Basically, There are no ideal conditions in the real world, and anyone that has studied analog to digital conversion knows that twice the sample rate of the highest frequency is “good enough.” However that does not mean what is reproduced is equal to original signal. You can do all sorts of processing to recover the signal, but you can never get back the analog original.
24-bits: Good; 144dB Ouptut: Bad
24-bit audio is not extraneous either. 96dB is well within human hearing range as well. People without hearing problems can listen to approximately 120dB for brief periods of time with no hearing damage. Is it safe to go above 120dB or listen at volumes above 85dB for any extended period of time? Of course not. Would the “loudness wars” cease to be important because everyone could be as loud as they wanted, and could the compressed and boosted audio be more intelligible? Yes. One would not need to utilize the entire spectrum, but as Chris stated: “headroom” is important, and not just to professionals. The point being, If you have 144dB to play with does not mean you need to use it. However it does mean you do not need to compress the input signal as much, which equals lower levels of distortion and less processing.
As Processing Goes Up, So Does Distortion
Every level of processing outside of the digital realm adds noise—that’s just the way electrical circuits work. So the idea is to record with as little processing as possible (usually just light compression to avoid clipping), then process the audio non-destructively. However, once the sound is digital there is no going back. Once it is digital you can do all sorts of things except fully the analog source. Upon output, the signal again is converted and processed. The processors have gotten better and cheaper, but this whole conundrum could be mostly avoided by simply updated the baseline sample rate and bit depth to match today’s digital abilities.
The File Size Problem
However doing this would increase storage demands many fold. 150% for 24-bits multiplied by 4 for 192kHz. So a 70 minute album would need approximately 4.2GB of storage space uncompressed (about the size of a single layer DVD). Luckily with 3:1 lossless compression, we could get this down to about 1.5GB.
I myself have just under 600CDs I bought ripped on my laptop, so I would need over 900GB on my HD to store lossless audio at DVD-Audio quality. I actually have a 1TB HD in my laptop, but that would leave little room for other files and applications. However, I switched to lossless encoding a few years back, and currently have over a month of music on my machine, but it takes up less than 160GB. I will eventually go back and re-rip everything lossless. I wouldn’t mind a higher dynamic range and higher resolution, but I probably couldn’t hear the difference. Considering many adults cannot hear above 18kHz, a 144kHz sample rate would be fine, but even then it would probably be overkill considering so few sounds are above 16kHz. So, 128kHz would be a reasonable compromise. So instead of 6 times the storage needed, it would only be about 4 times or ~2.8GB uncompressed, and ~1GB with lossless compression. That way my audio collection would only take up just under 600GB, which would be perfectly acceptable to me.

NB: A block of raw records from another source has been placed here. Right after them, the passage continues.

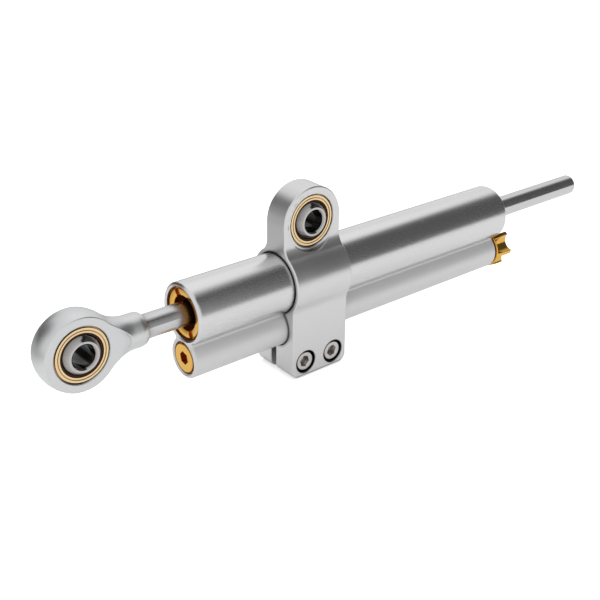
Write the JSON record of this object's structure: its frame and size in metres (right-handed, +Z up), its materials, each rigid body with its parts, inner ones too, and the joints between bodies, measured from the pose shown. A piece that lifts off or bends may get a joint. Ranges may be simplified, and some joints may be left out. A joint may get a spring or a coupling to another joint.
{
  "type": "motorcycle steering damper",
  "caption": "Linear hydraulic steering damper: twin-tube silver barrel with a through rod, spherical rod end, clamp with a bearing lug and gold adjuster knob.",
  "frame": {"origin": "centre of the clamp lug's spherical bearing", "axes": "+X along the barrel and rod, from the rod end's eye towards the rod's bare tail; +Y along the lug bearing's bore, away from the clamp screws' heads; +Z up, from the barrel towards the lug"},
  "size_m": [0.2582, 0.0256, 0.0697],
  "materials": {
    "barrel_aluminium": "satin anodised, drawn along the tube",
    "clamp_aluminium": "bead-blasted satin anodised",
    "rod_end_aluminium": "fine blasted matte silver",
    "inner_aluminium": "turned",
    "gold_anodised": "gold anodised, semi-gloss",
    "race_bronze": "fine turned bronze",
    "bush_bronze": "sintered bronze",
    "rod_chrome": "hard chrome, ground",
    "ball_chrome": "polished bearing steel",
    "stainless": "stainless, turned head",
    "inner_steel": "turned",
    "seal_rubber": "smooth nitrile",
    "liner_polymer": "dark brown PTFE fabric"
  },
  "bodies": {
    "clamp": {"clamp": "clamp_aluminium", "clamp_screws": "stainless", "lug_race": "race_bronze"},
    "lug_liner": {"lug_liner": "liner_polymer"},
    "lug_ball": {"lug_ball": "ball_chrome"},
    "barrel": {"barrel": "barrel_aluminium", "front_gland_nut": "gold_anodised", "rear_gland_nut": "gold_anodised", "front_seal_head": "inner_aluminium", "rear_seal_head": "inner_aluminium", "front_guide_bush": "bush_bronze", "rear_guide_bush": "bush_bronze", "front_rod_seal": "seal_rubber", "rear_rod_seal": "seal_rubber", "front_wiper": "seal_rubber", "rear_wiper": "seal_rubber", "front_head_o_ring": "seal_rubber", "rear_head_o_ring": "seal_rubber", "bypass_plug": "gold_anodised", "plug_o_ring": "seal_rubber", "adjuster_body": "gold_anodised", "adjuster_o_ring": "seal_rubber", "detent_ball": "inner_steel", "detent_spring": "inner_steel"},
    "piston": {"piston": "inner_aluminium", "piston_band": "liner_polymer", "piston_clips": "inner_steel"},
    "rod": {"rod": "rod_chrome", "rod_end": "rod_end_aluminium", "eye_race": "race_bronze"},
    "eye_liner": {"eye_liner": "liner_polymer"},
    "eye_ball": {"eye_ball": "ball_chrome"},
    "knob": {"adjuster_knob": "gold_anodised", "knob_screw": "stainless", "adjuster_spindle": "inner_steel", "spindle_o_ring": "seal_rubber"},
    "needle": {"adjuster_needle": "inner_steel"}
  },
  "joints": [
    {"name": "barrel_in_clamp", "type": "slide", "parent": "clamp", "child": "barrel", "axis": [1, 0, 0], "range_m": [-0.086, 0.039]},
    {"name": "rod_stroke", "type": "slide", "parent": "barrel", "child": "piston", "axis": [1, 0, 0], "range_m": [-0.051, 0.013]},
    {"name": "rod_turn", "type": "hinge", "parent": "piston", "child": "rod", "pos_m": [0, 0, -0.0218], "axis": [1, 0, 0], "continuous": true},
    {"name": "eye_swivel", "type": "hinge", "parent": "rod", "child": "eye_liner", "pos_m": [-0.0915, 0, -0.0218], "axis": [0, 1, 0], "continuous": true},
    {"name": "eye_tilt", "type": "hinge", "parent": "eye_liner", "child": "eye_ball", "pos_m": [-0.0915, 0, -0.0218], "axis": [1, 0, 0], "range_deg": [-12, 12]},
    {"name": "lug_swivel", "type": "hinge", "parent": "clamp", "child": "lug_liner", "pos_m": [0, 0, 0], "axis": [0, 1, 0], "continuous": true},
    {"name": "lug_tilt", "type": "hinge", "parent": "lug_liner", "child": "lug_ball", "pos_m": [0, 0, 0], "axis": [1, 0, 0], "range_deg": [-12, 12]},
    {"name": "knob_turn", "type": "hinge", "parent": "barrel", "child": "knob", "pos_m": [0.0992, 0, -0.0385], "axis": [1, 0, 0], "range_deg": [-360, 360]},
    {"name": "needle_travel", "type": "slide", "parent": "barrel", "child": "needle", "axis": [1, 0, 0], "range_m": [-0.00075, 0.00075]}
  ],
  "couplings": [
    {"joint": "knob_turn", "follows": "needle_travel", "rad_per_m": 8377.5}
  ]
}
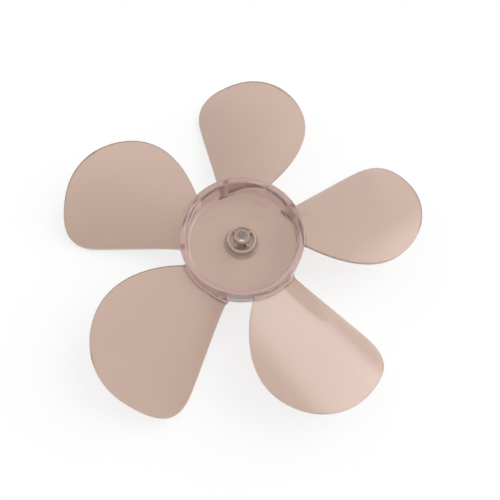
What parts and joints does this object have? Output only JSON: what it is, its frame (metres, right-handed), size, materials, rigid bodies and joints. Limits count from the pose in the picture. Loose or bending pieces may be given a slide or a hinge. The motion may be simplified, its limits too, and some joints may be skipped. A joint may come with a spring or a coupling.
{
  "type": "fan blade",
  "caption": "One-piece clear plastic axial fan: curved blades round a hub cup, with a ribbed boss and a bore that presses onto a small motor shaft.",
  "frame": {"origin": "centre of the shaft bore at the hub's closed face", "axes": "+Z along the bore axis, out of the open side of the hub cup; the picture looks along +Y and down"},
  "size_m": [0.1167, 0.1149, 0.0171],
  "materials": {
    "fan_plastic": "clear tinted plastic, mauve grey, glossy, moulded"
  },
  "bodies": {
    "root": {"fan_blade": "fan_plastic"}
  },
  "joints": []
}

Back when 1GB was a huge drive and processors were still rated in the MHz, of course we traded quality for quantity. But these days, there is little reason to cling to CD-A standard, unless you are bandwidth conscious.
Bandwidth is a Bottleneck
The thing is, it isn’t storage needs controlling quality, it is a bandwidth bottle neck. Many people are lucky if they get a consistent 1MB/s, and it would take over 15 minutes for someone to download an album at this compromise rate of 24-bit/128kbps. That’s within reason, but most people have bottom of the barrel service, and only get 128–340KB/s downstream. So, that one album would take between 45 minutes and 2 hours & 15 minutes. Ouch! So, until ISPs can increase the baseline to at least 1MB/s at reasonable prices, audio quality (and video quality) will be stuck in the 20th Century.
But What About the AES Study?
The Audio Engineering Society did an experiment asking engineers and audio students to listen to both Red Book (CD quality) audio and 192k/24b audio. About 50% could not tell the difference. They concluded that CD quality is fine for most applications, but left the door open for audio standards to increase as technology improves. But it is clear that in order to reap the benefits of higher quality audio one must have professional level equipment in controlled listening environments.
“Watch waveforms on an O-Scope & Reconstruct the Audio in Your Mind”
Someone on Ars, made that humorous comment, but they actually hit on something true. Music is only heard after being registered consciously in your mind. Coloring/Distortion of the audio can cause all sorts of subtle response changes people consciously or subconsciously react to. One does not need to be a professional engineer to be affect by this, either. People know when something sounds like crap instinctively unless they have hearing damage. But few people recognize the effect of their reception of music.
I have noticed that my enjoyment of music can be heavily impacted by the quality of the reproduction. Lower quality audio simply makes complex music I haven’t heard before sound less than thrilling, muddy and boring, while on my own system, that has low distortion and decent speakers, the exact same source sounds beautiful and dynamic. Whether I am conscious of the quality of not, is not the issue for me, but the overall result. Do I enjoy music more at higher quality? Yes. And being a music lover, that’s enough reason for me to want higher quality music released more widely than it is now.